Meet Digital Sisterhood Leader Tomika DePriest

Photo Credit: Tomika DePriest

Photo Credit: Tomika DePriest

Meet Digital Sisterhood Leader Tomika DePriest, Director of Communications at Spelman College.

Fun Facts: Digital Sisterhood Network (DSN) founder Ananda Leeke and Tomika are both from Michigan. They met during Digital Doyennes: Wisdom from the Women who Lead in Social Media and Digital Innovation, an event sponsored by Spelman College’s Digital Moving Image Salon and Women in Film and Television Atlanta in 2011. They reconnected during Spelman’s  Women of Color Leadership Conference in 2012. They continue to support each other online and offline. 


Digital Sisterhood Leadership Project (#DSLead) Interview:

1) How can people find you online?

2) When did you start using social media?

I started using social media in 2006.

3) What has social media allowed you to do in your life (personal, professional, business, nonprofit, community)?

Social media has allowed me to make global connections, get real-time feedback, and engage others in a cause.

4) In her 2011 Digital Women: from geeks to mainstream presentation that was given at the WIFT International Women Conference for Digital Women, Dr. Taly Weiss, a social psychologist and CEO/Founder of Trendspotting, concluded that “women are dominant digital users – they breathe and live digital.”  Dr. Weiss’ conclusion echoes BlogHer’s 2011 Social Media Matters Study findings.  They include 87 million women (18 to 76 years old) are now online, 69 million women use social media weekly, 80 million women use social media monthly, and 55 million women read blogs monthly. These facts illustrate the power and presence women have in the digital space. Now that’s Digital Sisterhood!

How has social media helped you carve out leadership roles as you interact online and offline?

I’ve used social media to leverage my leadership role by placing management of these tools under the operation of the Office of Communications at Spelman College.

5) Social media has helped women become Digital Sisterhood Leaders, ambassadors of social expression who share what they are passionate about online.  In her upcoming book, Digital Sisterhood: A Memoir of Fierce Living Online (2013), Ananda Leeke, founder of the Digital Sisterhood Network, writes, “Without even knowing it, women have become Digital Sisterhood Leaders as they use their social media platforms to advocate causes; to build communities; to create apps, art, books, businesses, products, publications, services, tools, and webisodes; to curate content; to educate and inform; to give voice to their thoughts as subject matter experts, thought leaders, and brand ambassadors; to share information and experiences; to explore and experiment with new technologies as early adopters and trendsetters; to engage in social good; to influence others with their lifestyles and personal interests; to inspire and motivate; to mentor; to network; to tell their personal stories; and to promote and celebrate the expertise, gifts, and talents of others.  Based on my online and offline interactions, I have identified 12 key leadership roles they play: advocate, community builder, creator, curator, educator, influencer, mentor, motivator, promoter, social do gooder, storyteller, and thought leader.”
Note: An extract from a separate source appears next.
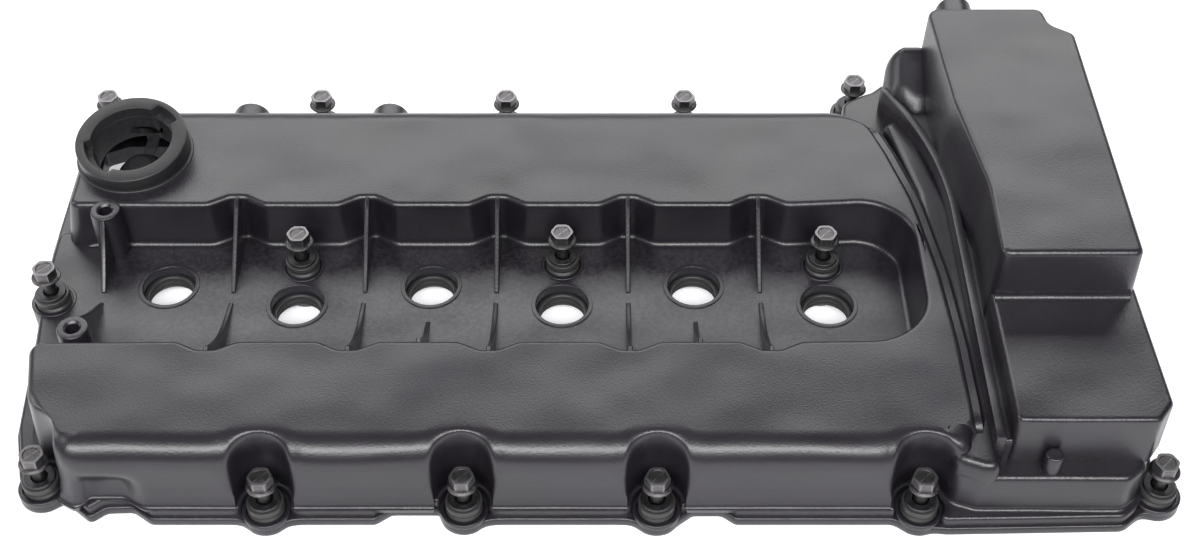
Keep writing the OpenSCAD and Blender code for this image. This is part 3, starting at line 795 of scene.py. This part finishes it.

What other types of leadership roles do women play in social media?

Spelman College faculty use social media as a teaching and learning engagement tool. Writing blogs, Twitter chats and YouTube video are just some examples.

6) What types of leadership roles do you play in social media?

I serve as the Team leader for the launch of the Interactive Unit in Spelman’s Office of Communications, which includes Twitter, Facebook, Flickr, LinkedIn, a digital magazine titled Inside Spelman, a weekly e-mail newsletter titled Spelman Connection, and

7) What lessons have you learned as a leader in the digital space?

To always be a student of field, but to not try to be all things to all people. It’s most important to place stakes where the majority of your primary constituents reside.

8) Do you have plans to expand your leadership roles in the digital space? If so, what are they?

I plan to continue working with the Spelman team to keep the college on the cutting edge of technology as it relates to engaging constituents in the digital sphere.

9) Who are your favorite social media women leaders and why?

Patricia Cesaire, Director of Social Media Strategy at Black Enterprise (BE) is one of my favorite social media women leaders because of the way she uses the platform to position BE’s brand as a go-to source of commentary for business, technology, and tech news and information.

10) Share three ways women can use social media to define and express their personal leadership brand.

  • Use it to blog daily tips or thoughts on a particular topic.
  • Use it to host 20-minute Twitter or Facebook chats on a timely topic.
  • Use it to generate focus group- type feedback on concepts, designs or marketing ideas.